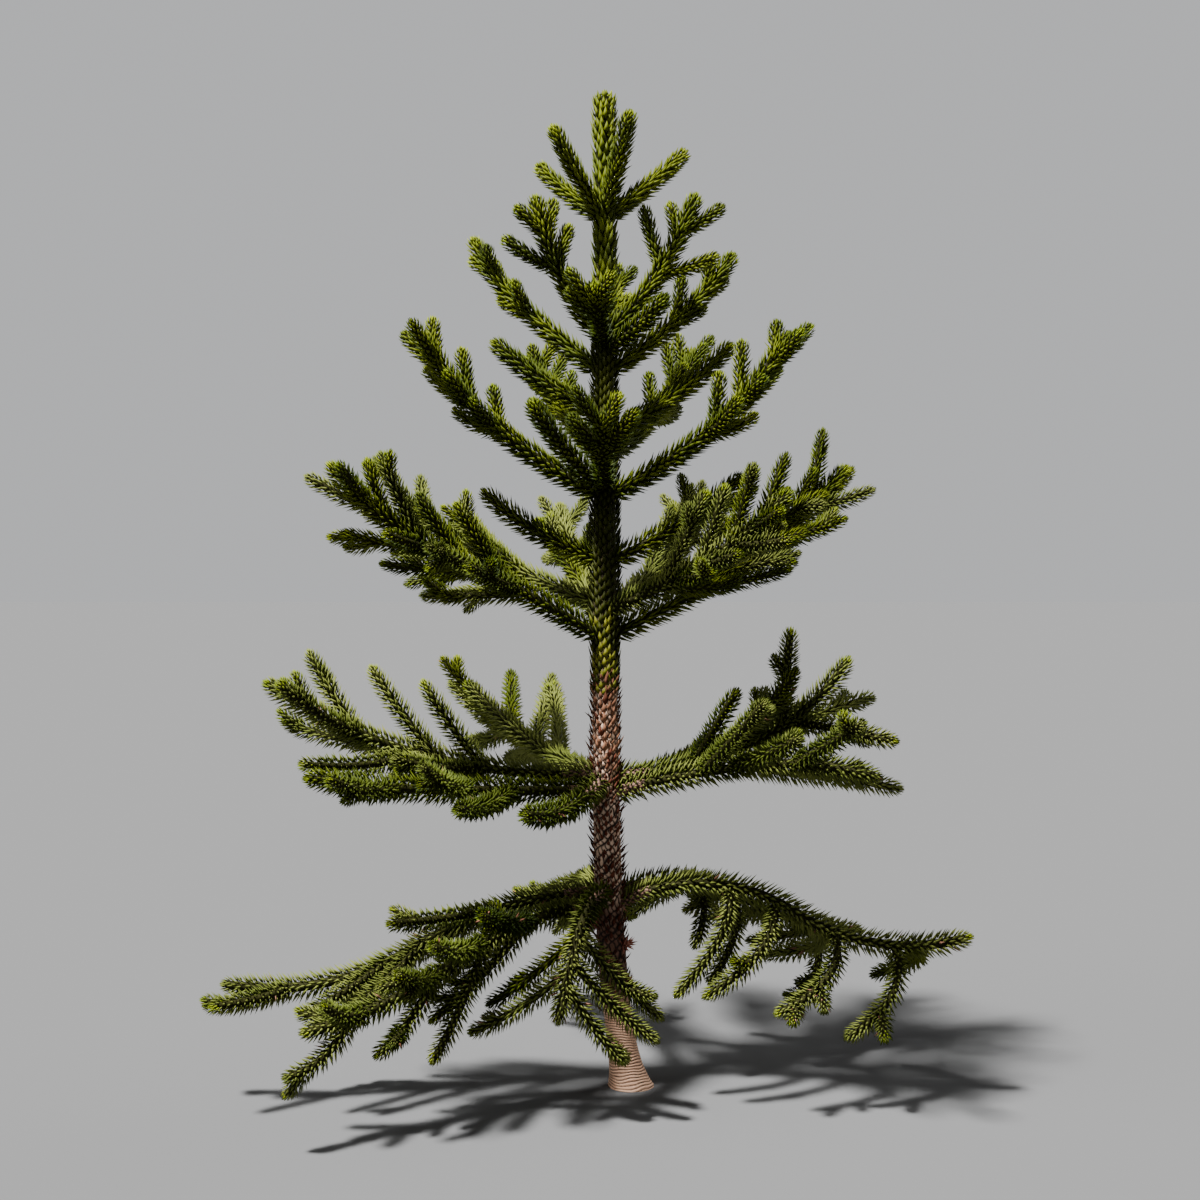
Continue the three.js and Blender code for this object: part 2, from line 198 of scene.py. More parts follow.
def paint(red, green, blue):
    """A colour given as on a screen, 0 to 255, as the shader takes it."""
    shares = [channel / 255 for channel in (red, green, blue)]
    return (*[share / 12.92 if share < 0.04 else ((share + 0.055) / 1.055) ** 2.4 for share in shares], 1.0)


def new_finish(name, roughness):
    """A material, a value to begin its expressions with, and its shader's sockets."""
    finish = bpy.data.materials.new(name)
    finish.use_nodes = True
    sockets = finish.node_tree.nodes["Principled BSDF"].inputs
    sockets["Roughness"].default_value = roughness
    return finish, Value(finish.node_tree), sockets


def bark_finish(name, colour_at):
    """Rough bark. colour_at gives the cushions' colour from the place; the grooves are painted dark as
    shade.
    """
    finish, start, sockets = new_finish(name, roughness=0.9)
    place = start.node("TexCoord", {}, {}, output="Object")
    swell = start.node("Attribute", {"attribute_name": "swell"}, {}, output="Fac")
    grain = place.noise(GRAIN_SCALE)
    # Painted shade: the colour darkens where the relief sinks, so the grooves of the cushions and wrinkles
    # are near black.
    lit = (swell + GRAIN_SHARE * grain).rise(low=0.25, high=0.8)
    lit.blend(paint(36, 19, 13), colour_at(place)).feed(sockets["Base Color"])
    bump = start.node("Bump", {}, {"Strength": 0.5, "Distance": 0.002, "Height": grain}, output="Normal")
    bump.feed(sockets["Normal"])
    return finish


def trunk_colour(place):
    height = place.node("SeparateXYZ", {}, {0: place}, output="Z")
    patch = place.noise(PATCH_SCALE)
    height = height + PATCH_REACH * patch
    foot = patch.blend(paint(218, 168, 134), paint(240, 194, 160))
    shin = patch.blend(paint(96, 64, 50), paint(150, 112, 92))
    stem = patch.blend(paint(212, 166, 138), paint(246, 216, 190))
    below = height.rise(low=0.28, high=0.40).blend(foot, shin)
    bare = height.rise(low=0.58, high=0.72).blend(below, stem)
    return height.rise(low=1.28, high=1.50).blend(bare, paint(96, 88, 46))


def trunk_swell(turn, height):
    """The bark's relief at a place: its share from 0 to 1, and its depth in metres."""
    stem = smooth_step(height, FOOT_FADES_FROM, FOOT_FADES_TO)
    old = cushion(turn, height, TRUNK_SPIRALS, CUSHION_PITCH)
    share = wrinkle(turn, height) * (1 - stem) + old * stem
    return share, WRINKLE_DEPTH * (1 - stem) + CUSHION_DEPTH * stem


rows = [*np.arange(0, FOOT_TOP, FOOT_ROW), *np.arange(FOOT_TOP, CUSHIONS_TOP, CUSHION_ROW)]
rows += [*np.arange(CUSHIONS_TOP, TRUNK_TIP, LEAFY_ROW)]
outline = [(0, 0), *[(trunk_radius(height), height) for height in rows], (0, TRUNK_TIP)]
trunk = turned(outline, TRUNK_SIDES)
swell_of = trunk.verts.layers.float.new("swell")
for corner in trunk.verts:
    x, y, z = corner.co
    radius = math.hypot(x, y)
    if radius > TINY:
        share, depth = trunk_swell(math.atan2(y, x) / (2 * math.pi), z)
        more = depth * share / radius
        corner[swell_of] = share
        corner.co = (x + x * more + trunk_x(z), y + y * more, z)
    else:
        corner.co.x += trunk_x(z)
trunk_piece = piece_from(trunk, "trunk_bark", bark_finish("trunk_bark", trunk_colour))
stand_for(trunk_piece, ["trunk"])

# Limbs. Each whorl of the tree has limbs of wood that rise, arch or hang from the trunk, and each limb
# bears forks of side shoots. Every line here is grown by the same rule as the solids, and the pieces below
# are made along these lines.
LINE_STEP = 0.022
ROOT_DEPTH = 0.004
LOWEST_SHOOT = 0.145
LEAF_REACH = 0.042
SHOOT_GAP = 0.006
ROLL_JITTER = 40
SPREAD_JITTER = 16
FORK_JITTER = 0.08
LENGTH_JITTER = 0.35
FOOT_LENGTH = 1.15
TIP_LENGTH = 0.65
SHARES = [1, 0.8, 0.62]
FREE_FROM = 4
UP = np.array([0.0, 0.0, 1.0])
TOWARDS_VIEWER = np.array([0.0, -1.0, 0.0])
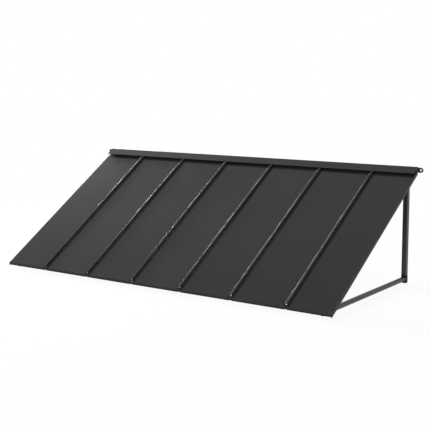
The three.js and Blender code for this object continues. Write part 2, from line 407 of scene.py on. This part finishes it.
def make_seam_tabs():
    """Tabs that close the seams' lower ends and fold down over the gaps in the front edge."""
    rise = clearance + sheet
    face = seam_end + clearance + sheet
    bend = down_slope(roof_reach + clearance + sheet, rise)
    turn = right_angle - slope
    setback = tab_corner * math.tan(turn / 2)
    low = (seam_x(0) - seam_width / 2 - tab_ear, setback - bend)
    tab = flat_blank("seam_tab_1", low, (seam_x(0) + seam_width / 2, -face - tab_corner), rise)
    pick_edges(tab, lambda co: co.y > -face - tab_corner - near)
    up = [(0, right_angle, tab_corner), (seam_height - rise - tab_corner, 0, 0)]
    fold((0, -face - tab_corner, rise), (0, 1, 0), (1, 0, 0), up)
    pick_edges(tab, lambda co: co.y < setback - bend + near)
    down = [(0, turn, tab_corner), (tab_drop - setback, 0, 0)]
    fold((0, setback - bend, rise), (0, -1, 0), (1, 0, 0), down)
    round_corners(tab, lambda co: co.z > seam_height - near or co.z < -tab_drop / 2)
    finish_sheet(tab)
    tabs = [tab]
    for index in range(1, seam_count):
        tabs.append(copy_piece(tab, f"seam_tab_{index + 1}", (index * seam_pitch, 0, 0)))
    return tabs


def round_corners(piece, wanted):
    """Rounds the free corners of a blank."""
    bpy.ops.mesh.select_all(action="DESELECT")
    bpy.ops.mesh.select_mode(type="VERT")
    shape = bmesh.from_edit_mesh(piece.data)
    for vertex in shape.verts:
        vertex.select_set(wanted(vertex.co))
    bmesh.update_edit_mesh(piece.data)
    bpy.ops.mesh.bevel(offset=tab_corner, segments=corner_segments, affect="VERTICES")
    bpy.ops.mesh.select_mode(type="EDGE")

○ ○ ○

Copy every record exactly, with nothing added or dropped.

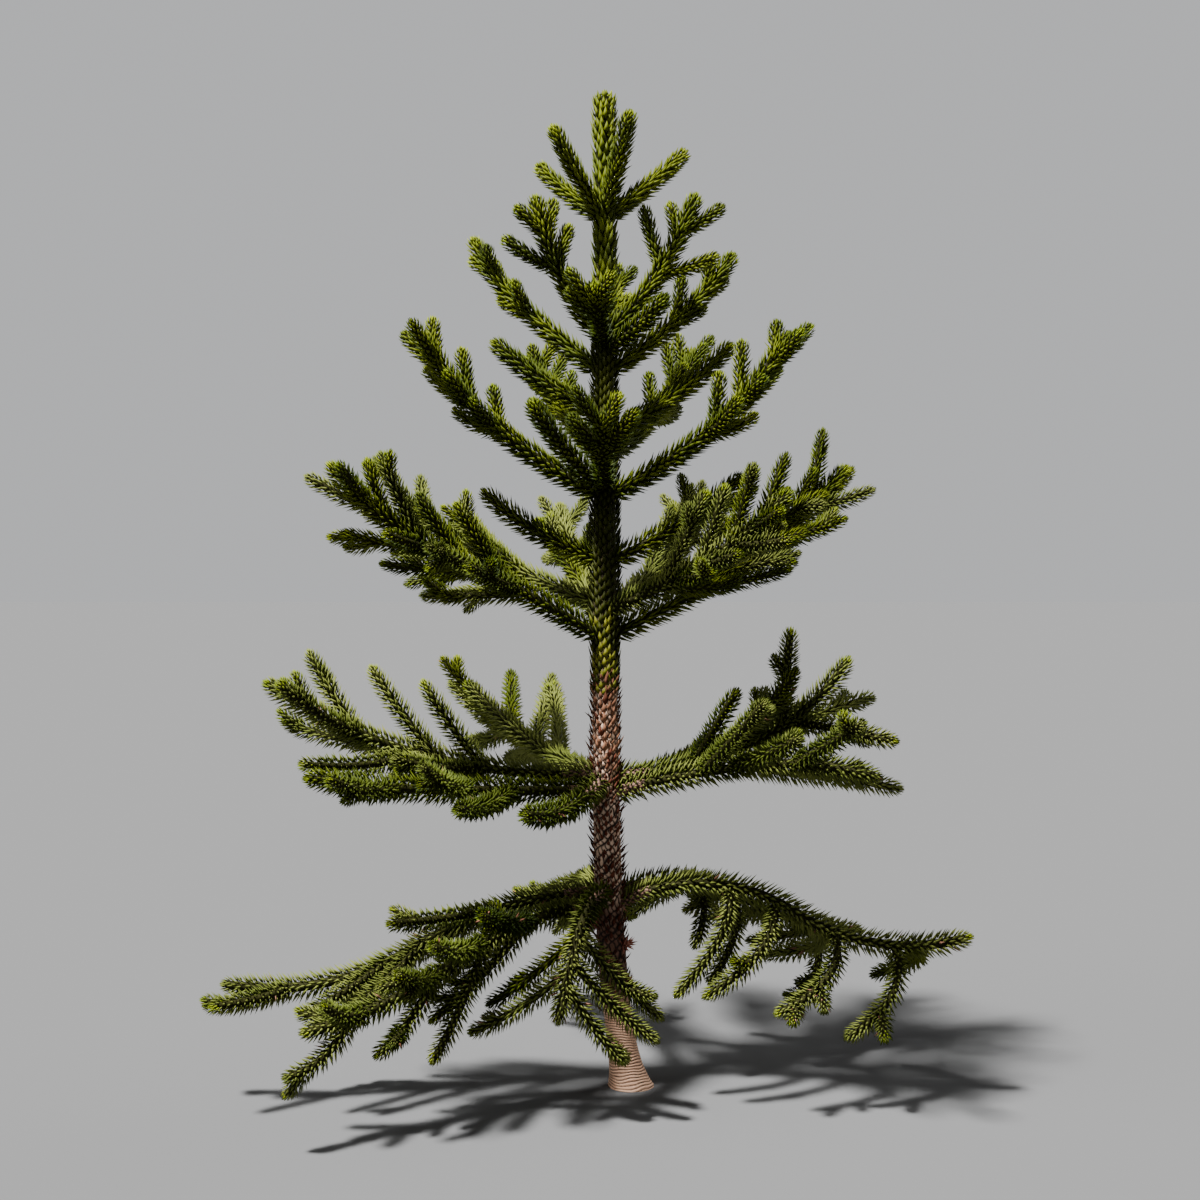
Continue the three.js and Blender code for this object: part 2, from line 198 of scene.py. More parts follow.
def paint(red, green, blue):
    """A colour given as on a screen, 0 to 255, as the shader takes it."""
    shares = [channel / 255 for channel in (red, green, blue)]
    return (*[share / 12.92 if share < 0.04 else ((share + 0.055) / 1.055) ** 2.4 for share in shares], 1.0)


def new_finish(name, roughness):
    """A material, a value to begin its expressions with, and its shader's sockets."""
    finish = bpy.data.materials.new(name)
    finish.use_nodes = True
    sockets = finish.node_tree.nodes["Principled BSDF"].inputs
    sockets["Roughness"].default_value = roughness
    return finish, Value(finish.node_tree), sockets


def bark_finish(name, colour_at):
    """Rough bark. colour_at gives the cushions' colour from the place; the grooves are painted dark as
    shade.
    """
    finish, start, sockets = new_finish(name, roughness=0.9)
    place = start.node("TexCoord", {}, {}, output="Object")
    swell = start.node("Attribute", {"attribute_name": "swell"}, {}, output="Fac")
    grain = place.noise(GRAIN_SCALE)
    # Painted shade: the colour darkens where the relief sinks, so the grooves of the cushions and wrinkles
    # are near black.
    lit = (swell + GRAIN_SHARE * grain).rise(low=0.25, high=0.8)
    lit.blend(paint(36, 19, 13), colour_at(place)).feed(sockets["Base Color"])
    bump = start.node("Bump", {}, {"Strength": 0.5, "Distance": 0.002, "Height": grain}, output="Normal")
    bump.feed(sockets["Normal"])
    return finish


def trunk_colour(place):
    height = place.node("SeparateXYZ", {}, {0: place}, output="Z")
    patch = place.noise(PATCH_SCALE)
    height = height + PATCH_REACH * patch
    foot = patch.blend(paint(218, 168, 134), paint(240, 194, 160))
    shin = patch.blend(paint(96, 64, 50), paint(150, 112, 92))
    stem = patch.blend(paint(212, 166, 138), paint(246, 216, 190))
    below = height.rise(low=0.28, high=0.40).blend(foot, shin)
    bare = height.rise(low=0.58, high=0.72).blend(below, stem)
    return height.rise(low=1.28, high=1.50).blend(bare, paint(96, 88, 46))


def trunk_swell(turn, height):
    """The bark's relief at a place: its share from 0 to 1, and its depth in metres."""
    stem = smooth_step(height, FOOT_FADES_FROM, FOOT_FADES_TO)
    old = cushion(turn, height, TRUNK_SPIRALS, CUSHION_PITCH)
    share = wrinkle(turn, height) * (1 - stem) + old * stem
    return share, WRINKLE_DEPTH * (1 - stem) + CUSHION_DEPTH * stem


rows = [*np.arange(0, FOOT_TOP, FOOT_ROW), *np.arange(FOOT_TOP, CUSHIONS_TOP, CUSHION_ROW)]
rows += [*np.arange(CUSHIONS_TOP, TRUNK_TIP, LEAFY_ROW)]
outline = [(0, 0), *[(trunk_radius(height), height) for height in rows], (0, TRUNK_TIP)]
trunk = turned(outline, TRUNK_SIDES)
swell_of = trunk.verts.layers.float.new("swell")
for corner in trunk.verts:
    x, y, z = corner.co
    radius = math.hypot(x, y)
    if radius > TINY:
        share, depth = trunk_swell(math.atan2(y, x) / (2 * math.pi), z)
        more = depth * share / radius
        corner[swell_of] = share
        corner.co = (x + x * more + trunk_x(z), y + y * more, z)
    else:
        corner.co.x += trunk_x(z)
trunk_piece = piece_from(trunk, "trunk_bark", bark_finish("trunk_bark", trunk_colour))
stand_for(trunk_piece, ["trunk"])

# Limbs. Each whorl of the tree has limbs of wood that rise, arch or hang from the trunk, and each limb
# bears forks of side shoots. Every line here is grown by the same rule as the solids, and the pieces below
# are made along these lines.
LINE_STEP = 0.022
ROOT_DEPTH = 0.004
LOWEST_SHOOT = 0.145
LEAF_REACH = 0.042
SHOOT_GAP = 0.006
ROLL_JITTER = 40
SPREAD_JITTER = 16
FORK_JITTER = 0.08
LENGTH_JITTER = 0.35
FOOT_LENGTH = 1.15
TIP_LENGTH = 0.65
SHARES = [1, 0.8, 0.62]
FREE_FROM = 4
UP = np.array([0.0, 0.0, 1.0])
TOWARDS_VIEWER = np.array([0.0, -1.0, 0.0])
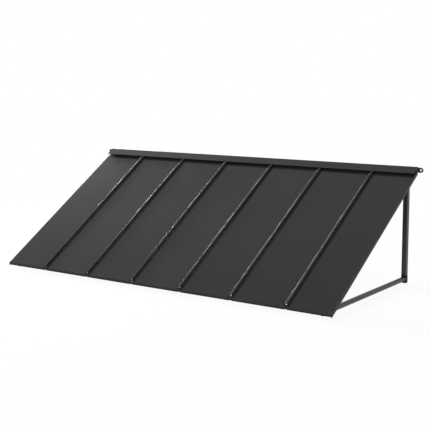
The three.js and Blender code for this object continues. Write part 2, from line 407 of scene.py on. This part finishes it.
def make_seam_tabs():
    """Tabs that close the seams' lower ends and fold down over the gaps in the front edge."""
    rise = clearance + sheet
    face = seam_end + clearance + sheet
    bend = down_slope(roof_reach + clearance + sheet, rise)
    turn = right_angle - slope
    setback = tab_corner * math.tan(turn / 2)
    low = (seam_x(0) - seam_width / 2 - tab_ear, setback - bend)
    tab = flat_blank("seam_tab_1", low, (seam_x(0) + seam_width / 2, -face - tab_corner), rise)
    pick_edges(tab, lambda co: co.y > -face - tab_corner - near)
    up = [(0, right_angle, tab_corner), (seam_height - rise - tab_corner, 0, 0)]
    fold((0, -face - tab_corner, rise), (0, 1, 0), (1, 0, 0), up)
    pick_edges(tab, lambda co: co.y < setback - bend + near)
    down = [(0, turn, tab_corner), (tab_drop - setback, 0, 0)]
    fold((0, setback - bend, rise), (0, -1, 0), (1, 0, 0), down)
    round_corners(tab, lambda co: co.z > seam_height - near or co.z < -tab_drop / 2)
    finish_sheet(tab)
    tabs = [tab]
    for index in range(1, seam_count):
        tabs.append(copy_piece(tab, f"seam_tab_{index + 1}", (index * seam_pitch, 0, 0)))
    return tabs


def round_corners(piece, wanted):
    """Rounds the free corners of a blank."""
    bpy.ops.mesh.select_all(action="DESELECT")
    bpy.ops.mesh.select_mode(type="VERT")
    shape = bmesh.from_edit_mesh(piece.data)
    for vertex in shape.verts:
        vertex.select_set(wanted(vertex.co))
    bmesh.update_edit_mesh(piece.data)
    bpy.ops.mesh.bevel(offset=tab_corner, segments=corner_segments, affect="VERTICES")
    bpy.ops.mesh.select_mode(type="EDGE")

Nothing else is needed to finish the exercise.